September 15th, 2017

Research into brain degeneration like Alzheimer’s and dementia has shown that the degeneration seems to be connected to decreased connections between brain cells, which can occur as you age. Fortunately, there are things you can do to stimulate your brain and increase the connections between brain cells and keep our brains functioning as well as they possibly can.

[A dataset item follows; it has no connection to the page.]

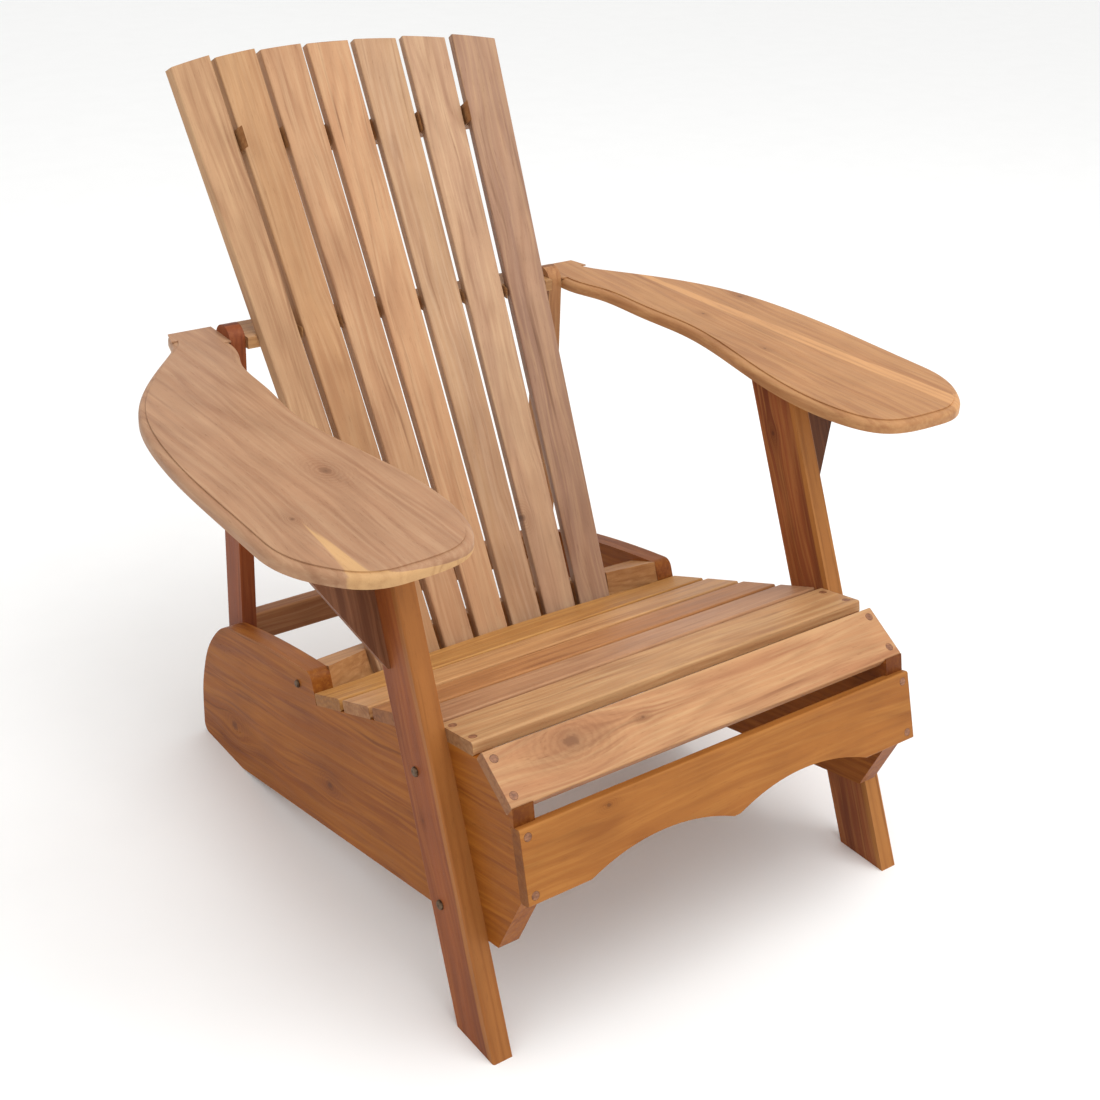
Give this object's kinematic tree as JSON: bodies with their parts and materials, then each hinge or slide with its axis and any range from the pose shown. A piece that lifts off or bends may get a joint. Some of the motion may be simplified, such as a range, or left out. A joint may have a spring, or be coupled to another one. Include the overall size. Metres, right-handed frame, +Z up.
{
  "type": "adirondack chair",
  "caption": "Slatted outdoor armchair with a reclined, fanned and hollowed back, wide paddle arms, leaning front legs and a seat that rolls down over an arched apron.",
  "frame": {"origin": "bottom centre of the whole chair's bounding box, on the ground", "axes": "+Z up, -Y towards the front of the seat, +X towards the sitter's left arm"},
  "size_m": [0.933, 0.9076, 0.9103],
  "materials": {
    "arm_gusset_left": "oiled acacia, satin",
    "arm_gusset_right": "oiled acacia, satin",
    "arm_left": "oiled acacia, satin",
    "arm_right": "oiled acacia, satin",
    "back_rail_arm": "oiled acacia, satin",
    "back_rail_low": "oiled acacia, satin",
    "back_rail_top": "oiled acacia, satin",
    "back_slat_1": "oiled acacia, satin",
    "back_slat_2": "oiled acacia, satin",
    "back_slat_3": "oiled acacia, satin",
    "back_slat_4": "oiled acacia, satin",
    "back_slat_5": "oiled acacia, satin",
    "back_slat_6": "oiled acacia, satin",
    "back_slat_7": "oiled acacia, satin",
    "frame_dowels": "oiled acacia, satin",
    "front_apron": "oiled acacia, satin",
    "front_leg_left": "oiled acacia, satin",
    "front_leg_right": "oiled acacia, satin",
    "rear_post_left": "oiled acacia, satin",
    "rear_post_right": "oiled acacia, satin",
    "rear_stretcher": "oiled acacia, satin",
    "seat_dowels": "oiled acacia, satin",
    "seat_slat_1": "oiled acacia, satin",
    "seat_slat_2": "oiled acacia, satin",
    "seat_slat_3": "oiled acacia, satin",
    "seat_slat_4": "oiled acacia, satin",
    "seat_slat_5": "oiled acacia, satin",
    "seat_waterfall_slat": "oiled acacia, satin",
    "side_board_left": "oiled acacia, satin",
    "side_board_right": "oiled acacia, satin",
    "wood_plugs": "oiled acacia, satin",
    "bolt_metal": "weathered zinc plate",
    "screw_metal": "yellow zinc plate"
  },
  "bodies": {
    "root": {"arm_gusset_left": "arm_gusset_left", "arm_gusset_right": "arm_gusset_right", "arm_left": "arm_left", "arm_right": "arm_right", "arm_tail_screws": "screw_metal", "back_rail_arm": "back_rail_arm", "back_rail_low": "back_rail_low", "back_rail_top": "back_rail_top", "back_slat_1": "back_slat_1", "back_slat_2": "back_slat_2", "back_slat_3": "back_slat_3", "back_slat_4": "back_slat_4", "back_slat_5": "back_slat_5", "back_slat_6": "back_slat_6", "back_slat_7": "back_slat_7", "back_slat_screws": "screw_metal", "frame_dowels": "frame_dowels", "front_apron": "front_apron", "front_leg_left": "front_leg_left", "front_leg_right": "front_leg_right", "leg_bolts": "bolt_metal", "leg_nuts": "bolt_metal", "leg_washers": "bolt_metal", "low_rail_bolts": "bolt_metal", "post_bolts": "bolt_metal", "rear_post_left": "rear_post_left", "rear_post_right": "rear_post_right", "rear_stretcher": "rear_stretcher", "seat_dowels": "seat_dowels", "seat_screws": "screw_metal", "seat_slat_1": "seat_slat_1", "seat_slat_2": "seat_slat_2", "seat_slat_3": "seat_slat_3", "seat_slat_4": "seat_slat_4", "seat_slat_5": "seat_slat_5", "seat_waterfall_slat": "seat_waterfall_slat", "side_board_left": "side_board_left", "side_board_right": "side_board_right", "wood_plugs": "wood_plugs"}
  },
  "joints": []
}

Here are some fun and effective ways to keep your brain active and stimulated so that deterioration will be slowed or stopped completely.

1. Get enough sleep.

Sleep is the foundation of everything else you do—if you don’t get enough sleep, you won’t have the energy for other productive activities that can help stimulate your brain. Also, sleep is necessary to move a memory from short-term to long-term storage so you can recall it in the future. A short afternoon nap may also help long term memory and improve focus, even when you get enough sleep at night.

2. Exercise regularly.

Exercise can help just about everything about the way your body works, including brain function. Concentration, mood, and quality of sleep are all related to brain function, and they are all improved by 30 minutes of cardiovascular exercise five times per week.

3. Be more social.

Being with people you enjoy releases hormones that improve your mood and can even prevent depression, but socializing also improves brain performance and has been shown to decreased risk for Alzheimer’s and dementia.

4. Do puzzles.

Puzzles stimulate the brain in different ways than other activities do, and different types of puzzles can even exercise different parts of the brain. Puzzles are available in newspapers, on apps and websites, and in books you can purchase. Jigsaw puzzles are also good for brain stimulation.

5. Read.

Reading keeps your brain working continuously, even when the reading material isn’t particularly challenging. Reading novels requires remembering details, noticing foreshadowing, and understanding the various elements of the story. Non-fiction usually requires remembering facts and details so that the writing makes sense.

6. Eat a healthy diet.

A healthy diet can help you think more clearly by providing nutrients that enhance brain function. Whole foods are better than processed foods because they are higher in nutrients and lower in chemicals, fats, and other harmful substances. Supplements can also help to fill in dietary holes when they do occur.

7. Use all your senses.

When you use more of your senses as you learn something new, more of your brain is involved in making the memory permanent. The sense of smell, in particular, can be powerful in activating memories, even long-buried ones.

8. Be a lifelong learner.

Taking courses and learning about subjects that interest you has been shown in studies to improve mental functioning as you age. People with higher levels of education have lower incidences of brain-deteriorating diseases, but even continued learning later in life has positive benefits. New brain cells and connections can form even after years of not being used very much.